Airbnb · Primly Community

Airbnb work life balance and culture, honest take after 14 months there

sam_recovering · 6 replies

I left Airbnb at the start of this year after about 14 months and wanted to write something more honest than the glassdoor reviews, which feel like they were written in two batches: right after the offer high and right after someone got a bad perf review.

the culture thing first.

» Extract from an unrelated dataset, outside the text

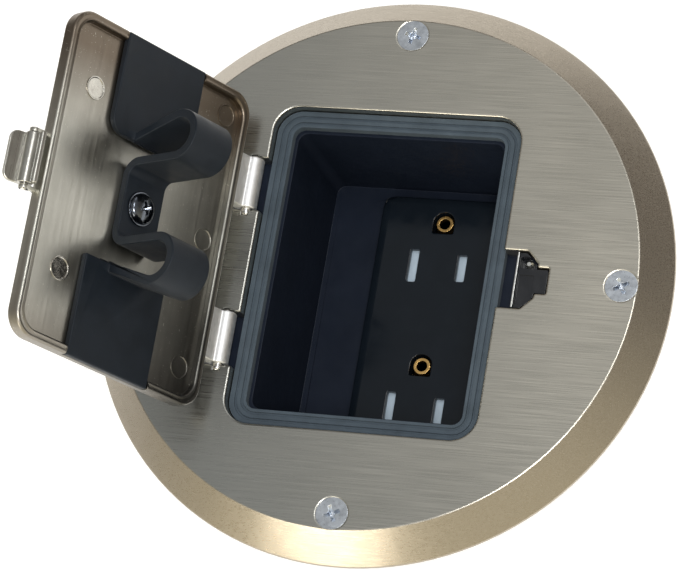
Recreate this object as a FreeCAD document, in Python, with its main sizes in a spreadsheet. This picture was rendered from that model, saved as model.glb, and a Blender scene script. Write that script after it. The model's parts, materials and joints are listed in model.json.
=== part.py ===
import FreeCAD, Part
import math
import os
import re
import Sketcher

# Round floor socket cover: a bevelled plate with a hinged lid, a press latch and a rubber cord
# guard, and a tamper-resistant duplex receptacle at the foot of the well under the opening.
#
# Frame: millimetres, +Z up.  The origin is on the round plate's axis, at its floor
# seat.  +Y runs along the lid's hinge and +X from the hinge to the latch.  The lid stands open.

Vector = FreeCAD.Vector
Rotation = FreeCAD.Rotation
Placement = FreeCAD.Placement

# ---------------------------------------------------------------------------------------------
# Driving sizes: name, value in millimetres (or degrees), meaning
# ---------------------------------------------------------------------------------------------
SIZES = [
    # cover plate
    ("plate_radius", 73.0, "outer radius of the cover plate"),
    ("plate_height", 7.4, "floor seat to the plate's top face"),
    ("rim_edge", 0.8, "upright edge below the bevel"),
    ("bevel_run", 7.5, "width of the bevel seen from above"),
    ("web_thickness", 5.0, "thickness of the plate's middle"),
    ("rim_seat", 6.5, "width of the ring that stands on the floor"),
    ("opening_half_x", 31.7, "half the opening, hinge to latch"),
    ("opening_half_y", 41.2, "half the opening, along the hinge"),
    ("opening_corner", 6.5, "corner radius of the opening"),
    ("opening_chamfer", 0.35, "broken edge round the opening"),
    ("screw_inset", 11.4, "plate's edge to the middle of a cover screw"),
    ("boss_radius", 5.5, "bosses under the plate at the cover screws"),
    ("fit_gap", 0.3, "clearance between pieces that don't move"),
    ("hole_gap", 0.05, "radial clearance of a screw in its hole"),
    ("cover_hole_gap", 0.1, "radial clearance of a cover screw in the plate"),
    # lid and hinge
    ("hinge_x", 35.4, "hinge axis, distance from the plate's axis"),
    ("hinge_rise", 1.05, "plate's top face above the hinge axis"),
    ("open_angle", 115.6, "lid's turn from closed to its open stop"),
    ("lid_length", 61.4, "lid, hinge edge to free edge"),
    ("lid_half_y", 40.8, "half the lid, along the hinge"),
    ("lid_thickness", 4.4, "lid over its rim"),
    ("lid_corner", 6.0, "corner radius of the lid"),
    ("lid_seat_drop", 1.3, "lid's rim face below the hinge axis when closed"),
    ("lid_edge_gap", 5.35, "hinge axis to the lid's hinge edge"),
    ("lid_rim", 2.3, "width of the raised rim"),
    ("lid_field_depth", 1.8, "depth of the field inside the rim"),
    ("field_corner", 4.6, "corner radius of the field"),
    ("rim_break", 0.5, "broken edges of the raised rim"),
    ("lid_top_break", 1.0, "broken edge round the lid's outer face"),
    ("knuckle_radius", 2.45, "outer radius of the hinge knuckles"),
    ("knuckle_length", 13.2, "length of a hinge knuckle"),
    ("knuckle_y", 20.2, "middle of a knuckle, from the middle of the lid"),
    ("knuckle_end_gap", 0.3, "gap at each end of a knuckle"),
    ("knuckle_back_gap", 3.5, "hinge axis to the back wall of its notch"),
    ("arm_drop", 0.6, "underside of the knuckle's arm below the hinge axis"),
    ("arm_back", 0.05, "arm's outer face below the top of the knuckle"),
    ("pin_radius", 1.3, "hinge pins"),
    ("pin_running_gap", 0.05, "radial clearance of a pin in its moving bore"),
    ("pin_long_end", 1.9, "pin beyond the knuckle, away from +Y"),
    ("pin_short_end", 0.9, "pin beyond the knuckle, towards +Y"),
    ("pin_break", 0.5, "broken ends of the hinge pins"),
    # gaskets
    ("gasket_drop", 2.7, "plate's top face above the lid gasket"),
    ("gasket_width", 4.3, "width of the lid gasket's strip"),
    ("gasket_inner_corner", 2.6, "inner corner radius of the lid gasket"),
    ("gasket_side_gap", 0.15, "gasket to the plate's opening"),
    ("groove_width", 0.6, "grooves along the gasket"),
    ("groove_depth", 0.5, "depth of those grooves"),
    ("groove_first", 1.3, "first groove, in from the gasket's outer edge"),
    ("groove_second", 2.9, "second groove, in from the gasket's outer edge"),
    ("floor_gasket_thickness", 1.2, "foam ring between plate and floor"),
    ("floor_gasket_inset", 0.9, "foam ring in from the plate's edge"),
    ("floor_gasket_width", 3.5, "width of that foam ring"),
    # tub
    ("flange_half_x", 37.0, "half the tub's flange, hinge to latch"),
    ("flange_half_y", 47.0, "half the tub's flange, along the hinge"),
    ("flange_corner", 6.0, "corner radius of the tub's flange"),
    ("keeper_shelf_reach", 9.0, "flange's shelf beyond its edge, under the keeper"),
    ("keeper_shelf_half", 11.0, "half the width of that shelf"),
    ("well_inset", 0.8, "tub's wall inside the gasket's inner edge"),
    ("well_corner", 2.4, "inner corner radius of the well"),
    ("tub_wall", 2.0, "tub's wall"),
    ("tub_floor", 2.5, "tub's floor"),
    ("face_depth", 36.3, "plate's top face above the receptacle's face"),
    ("face_rise", 4.5, "receptacle's face above the tub's floor"),
    ("receptacle_shift", 4.7, "receptacle's middle towards the latch"),
    ("receptacle_sag", 1.0, "receptacle's middle towards -Y"),
    ("ear_half_x", 11.0, "half the width of the tub's fixing ears"),
    ("ear_reach", 47.0, "tub's fixing ears, from the middle"),
    ("ear_thickness", 4.5, "tub's fixing ears"),
    ("ear_rib", 2.0, "ribs over the fixing ears"),
    # receptacle
    ("face_half_x", 16.65, "half the width of the receptacle's face"),
    ("face_half_y", 33.35, "half the height of the receptacle's face"),
    ("face_corner", 2.5, "corner radius of the receptacle's face"),
    ("face_round", 0.7, "broken edge round the face"),
    ("face_skin", 1.8, "thickness of the face over the shutters"),
    ("outlet_pitch", 38.1, "distance between the two outlets"),
    ("blade_pitch", 12.7, "distance between an outlet's two slots"),
    ("ground_rise", 11.9, "ground hole above the slots"),
    ("slot_shift", 4.0, "slots below the middle of their outlet"),
    ("slot_width", 2.3, "width of a slot"),
    ("long_slot", 8.7, "height of the taller slot"),
    ("short_slot", 7.1, "height of the shorter slot"),
    ("ground_radius", 2.75, "round top of the ground hole"),
    ("ground_foot", 2.9, "flat foot of the ground hole below its middle"),
    ("shutter_half_x", 7.9, "half the length of a shutter"),
    ("shutter_half_y", 4.75, "half the width of a shutter"),
    ("shutter_thickness", 1.8, "thickness of a shutter"),
    ("shutter_travel", 3.0, "shutter's slide"),
    ("shutter_gap", 0.3, "clearance round a shutter"),
    ("shutter_corner", 0.8, "corner radius of a shutter"),
    ("shutter_window_gap", 0.2, "clearance of a slot in its shutter"),
    ("blade_depth", 14.0, "blade wells in the housing"),
    ("contact_wall", 0.6, "wall of the ground contacts"),
    ("contact_length", 3.4, "length of the ground contacts"),
    ("contact_gap", 0.1, "clearance round a ground contact"),
    ("yoke_thickness", 1.3, "mounting strap"),
    ("yoke_half_y", 51.0, "half the length of the mounting strap"),
    ("yoke_end_half_x", 9.3, "half the width of the strap's ends"),
    ("yoke_half_x", 16.0, "half the width of the strap's middle"),
    ("yoke_window_x", 13.0, "half the width of the strap's window"),
    ("yoke_window_y", 29.0, "half the height of the strap's window"),
    ("yoke_window_corner", 1.5, "corner radius of the strap's window"),
    ("yoke_shoulder", 1.0, "strap's shoulders beyond the receptacle's face"),
    ("yoke_hole_gap", 0.2, "radial clearance of the device screws"),
    ("yoke_screw_y", 41.65, "device screws, from the middle"),
    ("housing_half_x", 16.2, "half the width of the back housing"),
    ("housing_half_y", 32.5, "half the height of the back housing"),
    ("housing_depth", 24.0, "depth of the back housing"),
    ("housing_corner", 3.5, "corner radius of the back housing"),
    ("housing_chamfer", 2.0, "broken edge at the back of the housing"),
    ("terminal_y", 12.5, "terminal screws, from the middle"),
    ("terminal_drop", 9.0, "terminal screws below the strap"),
    ("terminal_recess", 2.8, "depth of the terminal recesses"),
    ("terminal_recess_half", 5.2, "half the size of the terminal recesses"),
    # latch
    ("latch_reach", 2.5, "latch pivot beyond the lid's free edge"),
    ("latch_rise", 2.4, "latch pivot outward of the hinge axis"),
    ("latch_shift", 0.8, "middle of the latch lever towards +Y"),
    ("latch_half_y", 6.3, "half the length of the latch lever"),
    ("latch_barrel", 1.9, "outer radius of the lever's barrel"),
    ("latch_sheet", 1.0, "thickness of the lever's sheet"),
    ("latch_tab", 5.4, "lever's tab from its pivot"),
    ("latch_tab_corner", 2.2, "corner radius of the lever's tab"),
    ("latch_leg_left", 1.7, "lever's leg, side next to the lid"),
    ("latch_leg_drop", 3.6, "lever's leg below its pivot"),
    ("latch_barb", 0.45, "barb of the lever's leg"),
    ("latch_tilt", 18.0, "lever's rest tilt out from the lid"),
    ("latch_pin_radius", 0.85, "latch pin"),
    ("latch_pin_break", 0.4, "broken ends of the latch pin"),
    ("latch_pin_proud", 0.3, "latch pin beyond the lid's lugs"),
    ("lug_gap", 0.25, "lever to the lid's lugs"),
    ("lug_width", 1.0, "width of the lid's lugs"),
    ("lug_radius", 1.3, "round end of the lid's lugs"),
    # keeper
    ("keeper_pocket_reach", 8.9, "latch pocket beyond the opening"),
    ("keeper_pocket_half", 7.3, "half the width of the latch pocket"),
    ("keeper_pocket_cut", 2.9, "cut corners of the latch pocket"),
    ("keeper_nose_reach", 2.9, "nose of the latch pocket"),
    ("keeper_nose_half", 3.3, "half the width of that nose"),
    ("keeper_drop", 1.0, "plate's top face above the keeper"),
    ("keeper_strip_gap", 3.6, "opening's edge to the keeper's strip"),
    ("keeper_strip_thickness", 0.5, "keeper's strip"),
    ("keeper_strip_drop", 0.8, "plate's top face above the strip"),
    ("keeper_window_half", 1.9, "half the keeper's window, across"),
    ("keeper_window_tall", 1.5, "half the keeper's window, along the hinge"),
    ("keeper_window_corner", 0.5, "corner radius of that window"),
    ("keeper_window_y", 4.6, "middle of the keeper's window"),
    ("keeper_window_depth", 2.6, "depth of the keeper's window"),
    ("keeper_tray_low", 6.1, "keeper's tray, lower end from the middle"),
    ("keeper_tray_high", 1.4, "keeper's tray, upper end from the middle"),
    ("keeper_tray_depth", 0.5, "depth of the keeper's tray"),
    ("keeper_curl", 0.4, "curled edge of the keeper's strip"),
    ("keeper_ball", 1.0, "radius of the keeper's detent"),
    ("keeper_ball_rise", 1.6, "height of the keeper's detent"),
    ("keeper_ball_break", 0.5, "broken edge of the detent"),
    # cord guard
    ("pad_half_x", 13.3, "half the width of the guard's end pads"),
    ("pad_start", 15.6, "guard's end pads, inner edge from the middle"),
    ("pad_thickness", 1.7, "thickness of the end pads"),
    ("pad_corner", 4.0, "rounded inner corners of the end pads"),
    ("strap_half_x", 8.5, "half the width of the guard's strap"),
    ("strap_thickness", 2.2, "thickness of the strap"),
    ("loop_leg", 10.1, "loop's inner leg from the middle"),
    ("loop_radius", 5.4, "middle radius of a loop's crown"),
    ("loop_height", 16.0, "centre of a loop's crown over the lid's field"),
    ("loop_foot_radius", 3.3, "bend at the foot of a loop's inner leg"),
    ("loop_end", 16.35, "foot of a loop's outer leg from the middle"),
    ("washer_radius", 4.2, "washer under the guard's screw"),
    ("washer_thickness", 0.6, "washer under the guard's screw"),
    # screws
    ("cover_screw_head", 4.05, "head radius of the cover screws"),
    ("cover_screw_neck", 2.3, "plain neck of the cover screws, through the plate"),
    ("cover_screw_shank", 2.0, "shank radius of the cover screws"),
    ("cover_screw_length", 21.0, "length of the cover screws"),
    ("cover_screw_sink", 0.1, "cover screws' heads below the plate's top face"),
    ("tub_screw_head", 2.6, "head radius of the tub's screws"),
    ("tub_screw_height", 1.7, "head height of the tub's screws"),
    ("tub_screw_shank", 1.2, "shank radius of the tub's screws"),
    ("tub_screw_length", 5.6, "length of the tub's screws"),
    ("tub_screw_inset", 4.6, "tub's screws in from the flange's sides"),
    ("tub_screw_end_inset", 3.2, "tub's screws in from the flange's ends"),
    ("yoke_screw_head", 3.3, "head radius of the strap's screws"),
    ("yoke_screw_height", 2.0, "head height of the strap's screws"),
    ("yoke_screw_shank", 1.7, "shank radius of the strap's screws"),
    ("yoke_screw_length", 5.2, "length of the strap's screws"),
    ("terminal_screw_head", 3.9, "head radius of the terminal screws"),
    ("terminal_screw_height", 2.2, "head height of the terminal screws"),
    ("terminal_screw_shank", 1.9, "shank radius of the terminal screws"),
    ("terminal_screw_length", 5.0, "length of the terminal screws"),
    ("guard_screw_head", 3.1, "head radius of the guard's screw"),
    ("guard_screw_height", 1.9, "head height of the guard's screw"),
    ("guard_screw_shank", 1.4, "shank radius of the guard's screw"),
    ("guard_screw_length", 4.2, "length of the guard's screw"),
]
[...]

Airbnb has this real identity around belonging and community that is not just a poster on the wall. the all-hands actually feel like people believe in what they're building. i came from a fintech where nobody could explain what the company did in a sentence. at Airbnb, everyone can, and they mean it. that part was genuinely refreshing.

the work life balance reality is more complicated.

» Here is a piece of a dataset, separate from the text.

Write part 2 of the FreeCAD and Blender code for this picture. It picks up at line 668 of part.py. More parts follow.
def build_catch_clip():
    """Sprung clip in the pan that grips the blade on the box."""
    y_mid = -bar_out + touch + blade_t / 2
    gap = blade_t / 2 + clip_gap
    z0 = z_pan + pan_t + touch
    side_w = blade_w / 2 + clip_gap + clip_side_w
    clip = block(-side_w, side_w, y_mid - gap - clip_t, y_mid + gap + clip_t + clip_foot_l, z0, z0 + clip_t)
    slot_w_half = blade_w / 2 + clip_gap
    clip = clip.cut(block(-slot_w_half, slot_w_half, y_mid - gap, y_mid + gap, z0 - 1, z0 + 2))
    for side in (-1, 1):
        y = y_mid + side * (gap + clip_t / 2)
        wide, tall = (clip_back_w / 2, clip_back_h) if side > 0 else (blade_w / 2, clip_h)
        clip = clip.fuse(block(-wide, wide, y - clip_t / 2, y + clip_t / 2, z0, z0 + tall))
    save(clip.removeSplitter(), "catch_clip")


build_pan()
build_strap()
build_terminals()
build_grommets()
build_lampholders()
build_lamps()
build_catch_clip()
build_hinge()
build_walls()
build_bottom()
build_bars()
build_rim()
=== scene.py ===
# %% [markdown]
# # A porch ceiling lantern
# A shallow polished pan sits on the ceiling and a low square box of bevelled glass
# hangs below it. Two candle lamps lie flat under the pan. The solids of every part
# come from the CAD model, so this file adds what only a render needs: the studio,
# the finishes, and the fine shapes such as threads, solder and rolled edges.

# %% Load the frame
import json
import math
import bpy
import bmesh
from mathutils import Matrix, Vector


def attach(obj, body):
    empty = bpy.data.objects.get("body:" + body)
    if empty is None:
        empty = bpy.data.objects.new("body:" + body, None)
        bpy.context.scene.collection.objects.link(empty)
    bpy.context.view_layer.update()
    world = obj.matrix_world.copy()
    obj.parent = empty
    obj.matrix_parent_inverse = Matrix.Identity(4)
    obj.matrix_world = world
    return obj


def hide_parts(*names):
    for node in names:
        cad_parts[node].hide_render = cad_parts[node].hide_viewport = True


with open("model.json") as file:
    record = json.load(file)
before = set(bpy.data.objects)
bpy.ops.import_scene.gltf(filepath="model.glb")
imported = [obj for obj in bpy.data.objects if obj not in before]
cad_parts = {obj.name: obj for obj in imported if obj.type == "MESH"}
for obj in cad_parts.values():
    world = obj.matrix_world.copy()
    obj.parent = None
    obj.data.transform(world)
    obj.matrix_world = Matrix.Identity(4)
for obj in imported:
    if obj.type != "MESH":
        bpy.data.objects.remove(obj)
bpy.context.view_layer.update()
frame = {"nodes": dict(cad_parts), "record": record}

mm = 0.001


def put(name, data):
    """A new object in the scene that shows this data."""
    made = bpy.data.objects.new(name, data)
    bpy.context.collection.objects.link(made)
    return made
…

it depends almost entirely on your team and your manager. my first manager was good: she had a 6pm hard stop, didn't message after hours, ran lean meetings. my second manager (after a reorg) was a maximizer. not in a cruel way. just, there was always another thing. 9pm slacks that were framed as optional but obviously weren't.

some structural things that shape the day-to-day: the live and work anywhere policy sounds great in marketing and is mostly real. but if your team is SF-heavy and you're remote-first, you'll feel it. some syncs are still west coast afternoon by default. projects tend to be high-visibility and cross-functional. that sounds cool until you realize it means calendar tetris across 5 orgs. the on-call rotation on infra-adjacent teams is real. i knew people who got paged twice in a week. know what you're signing up for before you join infra.

not complaining, just calibrating. if i had to do it over: i'd ask harder questions in the final interview about team-specific norms. the company culture is real but the team culture varies a lot. ask specifically: what does your manager do when someone takes PTO. what happened the last time something broke in production at 2am. those questions tell you more than any glassdoor aggregate.

all in: i'm glad i did it. the work itself was interesting, the product is something people actually use, and i learned a lot. i just wasn't built for the second manager's style long-term. leaving was the right call for me personally.

happy to answer questions if you're considering Airbnb in 2026.

6 replies

recruiter_rita

the team/manager variance thing is so real and so underrated as a factor. i place people at places like this all the time and the ones who do their homework on the specific hiring manager almost always have better outcomes. the company-level culture exists but it's a ceiling, not a floor.

sam_recovering

exactly. and the problem is most interviewers won't volunteer the uncomfortable parts. you have to ask directly and watch whether the answer is polished or real.

frontend_fran

did the live-and-work-anywhere policy change at all while you were there? i keep hearing it's real but then hearing asterisks about certain roles being de facto SF-required.

sam_recovering

when i was there it was still real for ICs. i knew people on my team in lisbon, london, chicago. some PM and design roles felt more SF-centric, but eng was pretty flexible. could have changed since i left though, worth asking in the loop.

infra_ines

the on-call point is important. i interviewed for an infra role there and specifically asked about escalation paths and how often the rotation fired. got a real answer, not a PR answer. appreciated that. ended up not taking it for other reasons but the transparency was a good sign.

returner_ren

really appreciate the honesty here. the part about asking what happens when someone takes PTO is such a good interview question. going to steal that.